→ PROBLEM TO WORK ON
Please print the full listing exactly.

'''

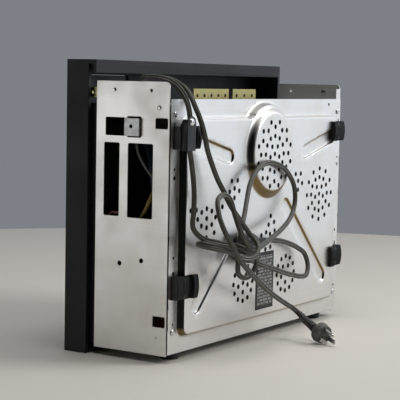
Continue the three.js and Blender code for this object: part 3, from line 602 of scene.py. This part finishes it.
def enamel():
    """Dark vitreous enamel with pale specks."""
    s = Shader("enamel", (0.03, 0.033, 0.04), 0.16)
    specks = s.ramp(s.cells(420), [(0.06, 1.0), (0.16, 0.0)])
    s.colour(s.mix(specks, (0.026, 0.03, 0.038), (0.3, 0.32, 0.34)))
    s.patchy(30, 3, [(0.3, 0.1), (0.8, 0.28)])
    s.grain(160, 2, 0.08, 0.0005)
    return s.material


def glass_wool():
    """Loose yellow-brown fibres."""
    s = Shader("glass_wool", (0.1, 0.095, 0.075), 0.95)
    fibres = s.noise(1.0, 6, s.stretched((500, 90, 90)), 0.7)
    s.colour(s.mix(fibres, (0.05, 0.045, 0.033), (0.17, 0.16, 0.13)))
    s.rough(s.ramp(fibres, [(0.2, 0.85), (0.8, 1.0)]))
    s.bump(fibres, 0.6, 0.002)
    return s.material


def tinted_glass(name, tint, transmission):
    """Clear or tinted glass with faint smears."""
    s = Shader(name, tint, 0.04)
    s.set("Transmission Weight", transmission)
    s.set("IOR", 1.5)
    s.patchy(25, 5, [(0.4, 0.02), (0.8, 0.1)])
    return s.material


def copper_winding():
    """Enamelled copper wire, wound in fine turns."""
    s = Shader("copper_winding", (0.5, 0.24, 0.12), 0.35, 0.9)
    turns = s.noise(1.0, 2, s.stretched((20, 20, 1500)))
    s.colour(s.mix(turns, (0.3, 0.12, 0.05), (0.66, 0.34, 0.18)))
    s.rough(s.ramp(turns, [(0.3, 0.25), (0.7, 0.5)]))
    s.bump(turns, 0.4, 0.0006)
    return s.material


def circuit_board():
    """Dark green board with a network of paler tracks."""
    s = Shader("circuit_board", (0.012, 0.03, 0.018), 0.5)
    tracks = s.ramp(s.cells(260, "DISTANCE_TO_EDGE"), [(0.04, 1.0), (0.07, 0.0)])
    s.colour(s.mix(tracks, (0.01, 0.024, 0.014), (0.03, 0.07, 0.035)))
    s.patchy(300, 2, [(0.3, 0.28), (0.7, 0.5)])
    s.bump(tracks, 0.3, 0.0003)
    return s.material


def coloured_wire(name, base):
    """Insulated wire, darker in fine lines along it."""
    s = Shader(name, base, 0.42)
    darker = tuple(part * 0.55 for part in base)
    strands = s.noise(1.0, 2, s.stretched((700, 700, 60)))
    s.colour(s.mix(strands, darker, base))
    s.rough(s.ramp(strands, [(0.3, 0.35), (0.7, 0.55)]))
    s.bump(strands, 0.5, 0.001)
    return s.material


def label_print():
    """A blank rating label: dark foil with rows of pale flecks that stand for its print."""
    s = Shader("label_print", (0.12, 0.12, 0.12), 0.4)
    height = s.node("SeparateXYZ", Vector=s.place).outputs["Z"]
    rows = s.math("PINGPONG", s.math("MULTIPLY", height, 240.0), 0.5)
    words = s.noise(1.0, 2, s.stretched((420, 1, 160)))
    in_row = s.ramp(rows, [(0.12, 0.0), (0.22, 1.0)])
    in_word = s.ramp(words, [(0.42, 0.0), (0.5, 1.0)])
    s.colour(s.mix(s.math("MULTIPLY", in_row, in_word), (0.018, 0.018, 0.018), (0.3, 0.3, 0.29)))
    s.patchy(90, 3, [(0.3, 0.3), (0.7, 0.5)])
    s.grain(200, 3, 0.1, 0.0004)
    return s.material


def white_print():
    """Slightly uneven white ink."""
    s = Shader("white_print", (0.7, 0.7, 0.68), 0.5)
    s.colour(s.mix(s.noise(400, 3), (0.6, 0.6, 0.58), (0.78, 0.78, 0.76)))
    s.patchy(200, 2, [(0.3, 0.4), (0.7, 0.6)])
    s.grain(1500, 2, 0.1, 0.0001)
    return s.material


# ---- Back panel ----
PANEL_REAR = 0.070  # the flange's rear face
PANEL_X = 0.2138
PANEL_Z = (0.011, 0.311)
SHEET = 0.0004
SHEET_CREASE = 60  # degrees: keeps the rims of the holes hard and the folds soft
PAN_X = (-0.187, 0.195)
PAN_Z = (0.030, 0.289)
PAN_CORNER = 0.012
PAN_RISE = 0.009
PAN_WALL = 0.0026  # width of the pan's sloping edge
DISC = Vector((0.0, 0.2436))
DISC_FACE, DISC_FOOT = 0.0485, 0.0605  # radii of the disc's flat face and of the foot of its slope
DISC_RISE = 0.008
SKIRT_RADIUS, SKIRT_WALL = 0.0600, 0.0035  # where the disc reaches past the pan, it carries the pan's height
RIB_DEPTH = 0.0028
RIB_HALF = 0.0098
RIB_WALL = 0.0024
RIBS = [((0.176, 0.2605), (0.0965, 0.2405)), ((-0.172, 0.2595), (-0.0965, 0.2405)),
        ((-0.0465, 0.1715), (-0.1525, 0.0665)), ((0.098, 0.1325), (0.1665, 0.064))]
HOLE_RADIUS = 0.0032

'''

→ REPLY TO THE EXERCISE
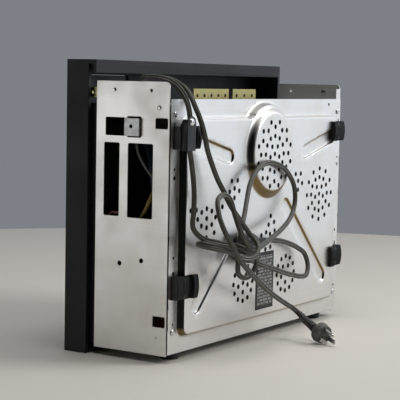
Continue the three.js and Blender code for this object: part 3, from line 602 of scene.py. This part finishes it.
def enamel():
    """Dark vitreous enamel with pale specks."""
    s = Shader("enamel", (0.03, 0.033, 0.04), 0.16)
    specks = s.ramp(s.cells(420), [(0.06, 1.0), (0.16, 0.0)])
    s.colour(s.mix(specks, (0.026, 0.03, 0.038), (0.3, 0.32, 0.34)))
    s.patchy(30, 3, [(0.3, 0.1), (0.8, 0.28)])
    s.grain(160, 2, 0.08, 0.0005)
    return s.material


def glass_wool():
    """Loose yellow-brown fibres."""
    s = Shader("glass_wool", (0.1, 0.095, 0.075), 0.95)
    fibres = s.noise(1.0, 6, s.stretched((500, 90, 90)), 0.7)
    s.colour(s.mix(fibres, (0.05, 0.045, 0.033), (0.17, 0.16, 0.13)))
    s.rough(s.ramp(fibres, [(0.2, 0.85), (0.8, 1.0)]))
    s.bump(fibres, 0.6, 0.002)
    return s.material


def tinted_glass(name, tint, transmission):
    """Clear or tinted glass with faint smears."""
    s = Shader(name, tint, 0.04)
    s.set("Transmission Weight", transmission)
    s.set("IOR", 1.5)
    s.patchy(25, 5, [(0.4, 0.02), (0.8, 0.1)])
    return s.material


def copper_winding():
    """Enamelled copper wire, wound in fine turns."""
    s = Shader("copper_winding", (0.5, 0.24, 0.12), 0.35, 0.9)
    turns = s.noise(1.0, 2, s.stretched((20, 20, 1500)))
    s.colour(s.mix(turns, (0.3, 0.12, 0.05), (0.66, 0.34, 0.18)))
    s.rough(s.ramp(turns, [(0.3, 0.25), (0.7, 0.5)]))
    s.bump(turns, 0.4, 0.0006)
    return s.material


def circuit_board():
    """Dark green board with a network of paler tracks."""
    s = Shader("circuit_board", (0.012, 0.03, 0.018), 0.5)
    tracks = s.ramp(s.cells(260, "DISTANCE_TO_EDGE"), [(0.04, 1.0), (0.07, 0.0)])
    s.colour(s.mix(tracks, (0.01, 0.024, 0.014), (0.03, 0.07, 0.035)))
    s.patchy(300, 2, [(0.3, 0.28), (0.7, 0.5)])
    s.bump(tracks, 0.3, 0.0003)
    return s.material


def coloured_wire(name, base):
    """Insulated wire, darker in fine lines along it."""
    s = Shader(name, base, 0.42)
    darker = tuple(part * 0.55 for part in base)
    strands = s.noise(1.0, 2, s.stretched((700, 700, 60)))
    s.colour(s.mix(strands, darker, base))
    s.rough(s.ramp(strands, [(0.3, 0.35), (0.7, 0.55)]))
    s.bump(strands, 0.5, 0.001)
    return s.material


def label_print():
    """A blank rating label: dark foil with rows of pale flecks that stand for its print."""
    s = Shader("label_print", (0.12, 0.12, 0.12), 0.4)
    height = s.node("SeparateXYZ", Vector=s.place).outputs["Z"]
    rows = s.math("PINGPONG", s.math("MULTIPLY", height, 240.0), 0.5)
    words = s.noise(1.0, 2, s.stretched((420, 1, 160)))
    in_row = s.ramp(rows, [(0.12, 0.0), (0.22, 1.0)])
    in_word = s.ramp(words, [(0.42, 0.0), (0.5, 1.0)])
    s.colour(s.mix(s.math("MULTIPLY", in_row, in_word), (0.018, 0.018, 0.018), (0.3, 0.3, 0.29)))
    s.patchy(90, 3, [(0.3, 0.3), (0.7, 0.5)])
    s.grain(200, 3, 0.1, 0.0004)
    return s.material


def white_print():
    """Slightly uneven white ink."""
    s = Shader("white_print", (0.7, 0.7, 0.68), 0.5)
    s.colour(s.mix(s.noise(400, 3), (0.6, 0.6, 0.58), (0.78, 0.78, 0.76)))
    s.patchy(200, 2, [(0.3, 0.4), (0.7, 0.6)])
    s.grain(1500, 2, 0.1, 0.0001)
    return s.material


# ---- Back panel ----
PANEL_REAR = 0.070  # the flange's rear face
PANEL_X = 0.2138
PANEL_Z = (0.011, 0.311)
SHEET = 0.0004
SHEET_CREASE = 60  # degrees: keeps the rims of the holes hard and the folds soft
PAN_X = (-0.187, 0.195)
PAN_Z = (0.030, 0.289)
PAN_CORNER = 0.012
PAN_RISE = 0.009
PAN_WALL = 0.0026  # width of the pan's sloping edge
DISC = Vector((0.0, 0.2436))
DISC_FACE, DISC_FOOT = 0.0485, 0.0605  # radii of the disc's flat face and of the foot of its slope
DISC_RISE = 0.008
SKIRT_RADIUS, SKIRT_WALL = 0.0600, 0.0035  # where the disc reaches past the pan, it carries the pan's height
RIB_DEPTH = 0.0028
RIB_HALF = 0.0098
RIB_WALL = 0.0024
RIBS = [((0.176, 0.2605), (0.0965, 0.2405)), ((-0.172, 0.2595), (-0.0965, 0.2405)),
        ((-0.0465, 0.1715), (-0.1525, 0.0665)), ((0.098, 0.1325), (0.1665, 0.064))]
HOLE_RADIUS = 0.0032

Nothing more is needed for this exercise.